Personal life
- Born: 1919 Lucknow, British Raj
- Died: March 26, 1970 (aged 50–51) Karbala, Iraq
- Resting place: Imam Husayn Shrine
- Parent: Muhammad-Mehdi al-Radhawi (father)

Religious life
- Religion: Islam
- Jurisprudence: Twelver Shia Islam

= Sajjad al-Radhawi =

Pakistani-Iraqi Shia cleric and orator

Sayyid Sajjad al-Radhawi (سجاد الرضوي; ; 1919 – March 26, 1970) was a Pakistani-Iraqi Shia cleric and orator.

== Biography ==
al-Radhawi was born to Sayyid Muhammad-Mehdi bin Husayn bin Ali bin Ahmed bin Jawad bin Muhammad al-Radhawi in Lucknow, and shortly after migrated to Karbala along with his family.

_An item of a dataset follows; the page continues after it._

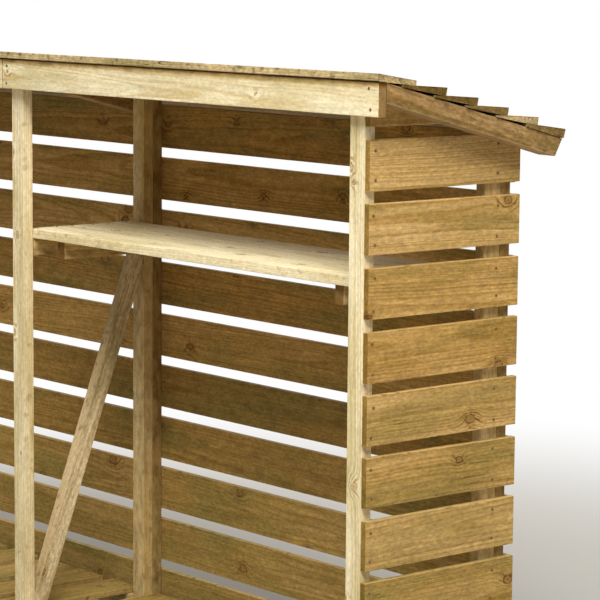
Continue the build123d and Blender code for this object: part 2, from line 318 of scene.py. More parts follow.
    # where the board lay in its trunk
    drift = add("ShaderNodeMath MULTIPLY", [swings[1][0], look["trunkDrift"]])
    drift = add("ShaderNodeMath MULTIPLY", [drift, along])
    trunkX = add("ShaderNodeMath MULTIPLY_ADD", [rolls[1][0], look["trunkSpan"], along])
    aside = add("ShaderNodeMath MULTIPLY", [swings[1][1], given["Width"]])
    deep = add("ShaderNodeMath MULTIPLY", [
        add("ShaderNodeMath ADD", [rolls[1][2], look["heartLeast"]]), given["Heart"]])
    trunkY, trunkZ = (add("ShaderNodeMath ADD", [add("ShaderNodeMath ADD", pair), drift])
                      for pair in ([sawnY, aside], [sawnZ, deep]))
    grain = add("ShaderNodeCombineXYZ", [trunkX, trunkY, trunkZ])
    toEnd = add("ShaderNodeVectorMath MULTIPLY", [add("ShaderNodeVectorMath SUBTRACT", [half, size]), whole])
    toEnd = add("ShaderNodeSeparateXYZ", [toEnd]).outputs[0]
    toSides = add("ShaderNodeVectorMath SUBTRACT", [reach, add("ShaderNodeVectorMath ABSOLUTE", [sawn])])
    toSides = add("ShaderNodeSeparateXYZ", [toSides]).outputs
    place = add("ShaderNodeCombineXYZ", [toEnd, toSides[1], toSides[2]])
    brown = add("ShaderNodeMath MULTIPLY_ADD", [swings[2][0], given["Tone spread"], given["Tone"]])
    fromTop = add("ShaderNodeMath SUBTRACT", [1.0, share])
    brown = add("ShaderNodeMath MULTIPLY_ADD", [fromTop, given["Foot tone"], brown])
    # the top edge browns: painted shade where something above shades it, with some stain
    topShadeAndStain = add("ShaderNodeMapRange", [ratio, look["edgeToneFrom"], 1.0, 0.0, given["Edge tone"]], **smooth)
    brown = add("ShaderNodeMath ADD", [brown, topShadeAndStain])
    for name, value, kind in (("grain", grain, "FLOAT_VECTOR"), ("place", place, "FLOAT_VECTOR"),
                              ("tint", brown, "FLOAT")):
        boards = add("GeometryNodeStoreNamedAttribute", {
            "Geometry": boards, "Name": name, "Value": value}, data_type=kind)

    final = given["Origin"]
    for direction, distance in (("Along", along), ("Across", across), ("Through", through)):
        step = add("ShaderNodeVectorMath SCALE", {0: given[direction], "Scale": distance})
        final = add("ShaderNodeVectorMath ADD", [final, step])
    boards = add("GeometryNodeSetPosition", {"Geometry": boards, "Position": final})
    for name in ("unit", "number"):
        boards = add("GeometryNodeRemoveAttribute", {"Geometry": boards, "Name": name})
    boards = add("GeometryNodeRealizeInstances", [boards])
    boards = add("GeometryNodeSetMaterial", {"Geometry": boards, "Material": given["Material"]})
    add("NodeGroupOutput", [boards])
    return tree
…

He began his religious education at a young age. He studied his advanced studies under Sheikh Ali Akbar al-Na'ini, Mirza Mahdi al-Shirazi, Sheikh Muhammad-Ali Sibuwayh, and others.

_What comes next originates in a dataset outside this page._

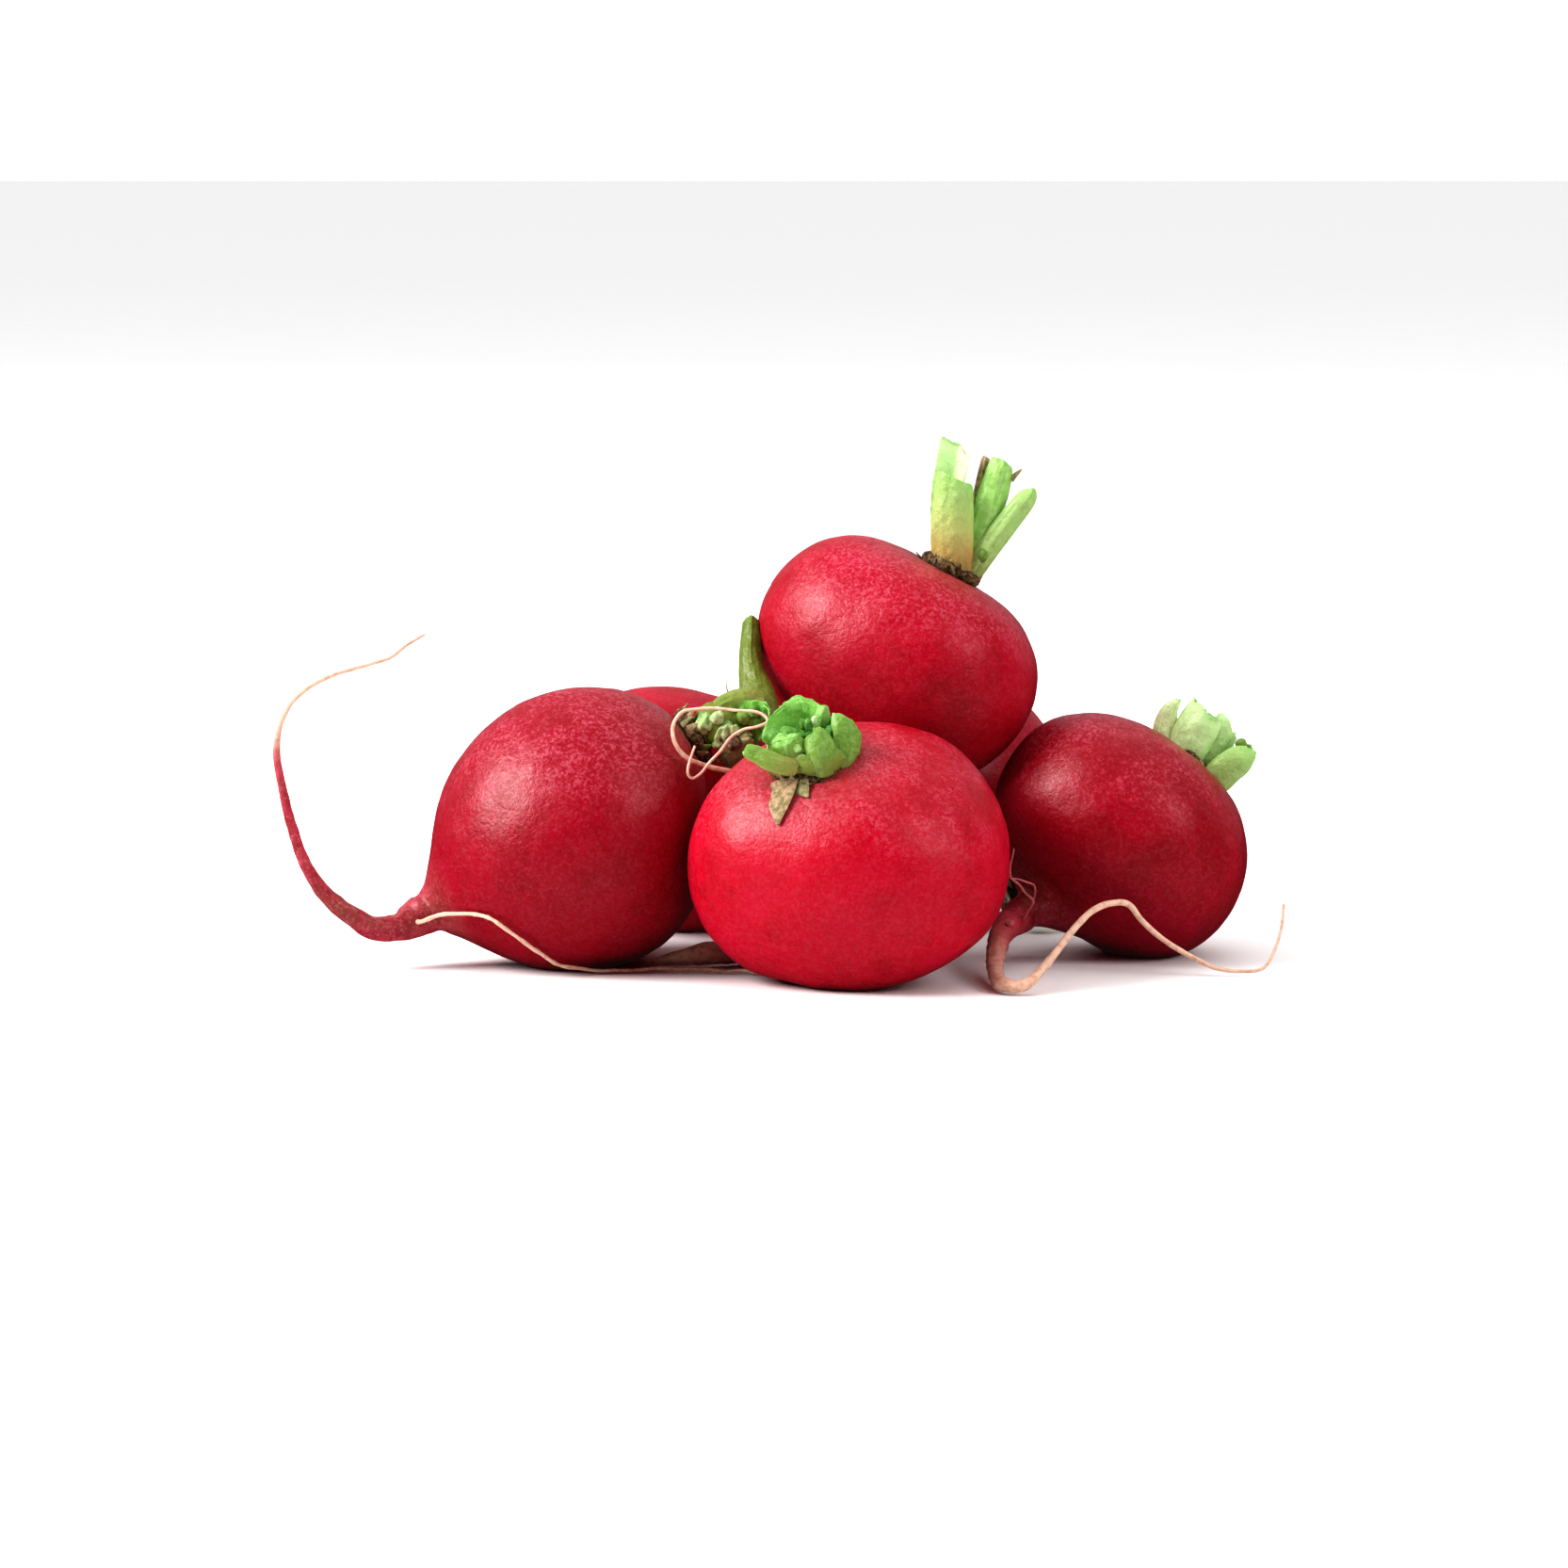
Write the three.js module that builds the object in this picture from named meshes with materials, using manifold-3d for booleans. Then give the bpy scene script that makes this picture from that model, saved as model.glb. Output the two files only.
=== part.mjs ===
// A bunch of six round red radishes with their leaves cut off, heaped as they lie on a table.
// Lengths are millimetres and +Z is up. The bunch is laid out from the middle of the front radish's
// foot, with -Y towards the front, and is then moved so that the origin is under its own middle.

import * as THREE from "three";
import { mergeVertices } from "three/addons/utils/BufferGeometryUtils.js";
import Module from "manifold-3d";

const wasm = await Module();
wasm.setup();

// ---------------------------------------------------------------- driving dimensions

const MIDDLE = [-8.7, 29.7]; // the middle of the bunch, in the layout's X and Y
const GAP = 0.3; // clearance between two separate pieces
const WELD = 0.01; // corners closer than this are one

const DIMPLE = 1.1; // depth of the crown's dimple
const DIMPLE_WIDTH = 0.3; // its width, as a share of the bulb's
const TAPER = 0.22; // share of the root side's height that draws out into the tap root
const WAIST = 1.4; // how much the bulb pulls in before the tap root

const CROWN_HEIGHT = 1.4; // half the thickness of the corky crown disc
const STEM = 0.7; // width of the stem inside the stalks, as a share of the crown's
const HOLLOW = 1.25; // how far a stalk's inner face is scooped, unless it says otherwise
const INSET = 0.7; // how far a stalk's middle stands inside the crown's rim, in thicknesses

const BULB_SIDES = 26;
const BULB_RINGS = 16;
const ROOT_SIDES = 6;
const ROOT_STEP = 2.4;
const STALK_SIDES = 8;
const STALK_RINGS = 4;
const CROWN_SIDES = 14;
const CROWN_RINGS = 4;

const COLOURS = { root: 0xb3122b, crown: 0x6b4a2a, leaf_stalks: 0x86b84a };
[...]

He loved delivering religious sermons, and ended up becoming one of Karbalas leading orators. He began travelling frequently to different Asian countries, such as Iran, Pakistan and India. He also travelled to Africa, where he gave sermons, and participated in Islamic ecumenical discussions in al-Azhar, Mogadishu, and Aden. However, he fell ill with asthma and a heart condition, that made it difficult for him to lecture and deliver sermons frequently.

== Works ==
al-Radhawi had authored a number of books including:

- Nuzhat al-Nathireen
- Al-A'maal wal-Ad'iya wal-Ziyarat
- Hayat Sayyid al-Battha' Abi Talib (Alayhi al-Salam). On the life of Abu Talib.

== Personal life and death ==
al-Radhawi eventually succumbed to his illnesses and died on Thursday, March 26, 1970, in Karbala, and was buried in the Imam Husayn shrine.

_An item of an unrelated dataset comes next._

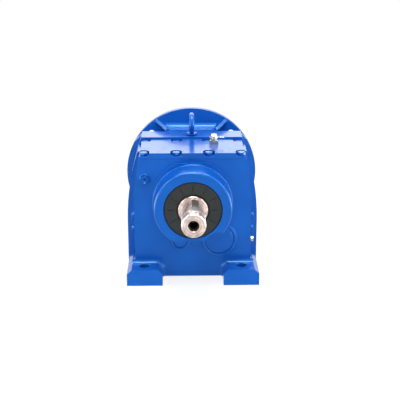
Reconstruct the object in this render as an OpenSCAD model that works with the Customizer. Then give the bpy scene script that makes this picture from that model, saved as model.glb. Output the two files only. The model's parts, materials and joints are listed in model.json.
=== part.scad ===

He was survived by his sons, Abbas, a cleric and orator, that passed away whilst giving a sermon on the pulpit in Kuwait, in 2008; and Husayn, who is married to the daughter of late Ayatollah, Sayyid Muhammad-Kadhim al-Modarresi. His daughter was married to the son of late scholar and orator, Sayyid Mustafa al-Faizi, from the Tumah family.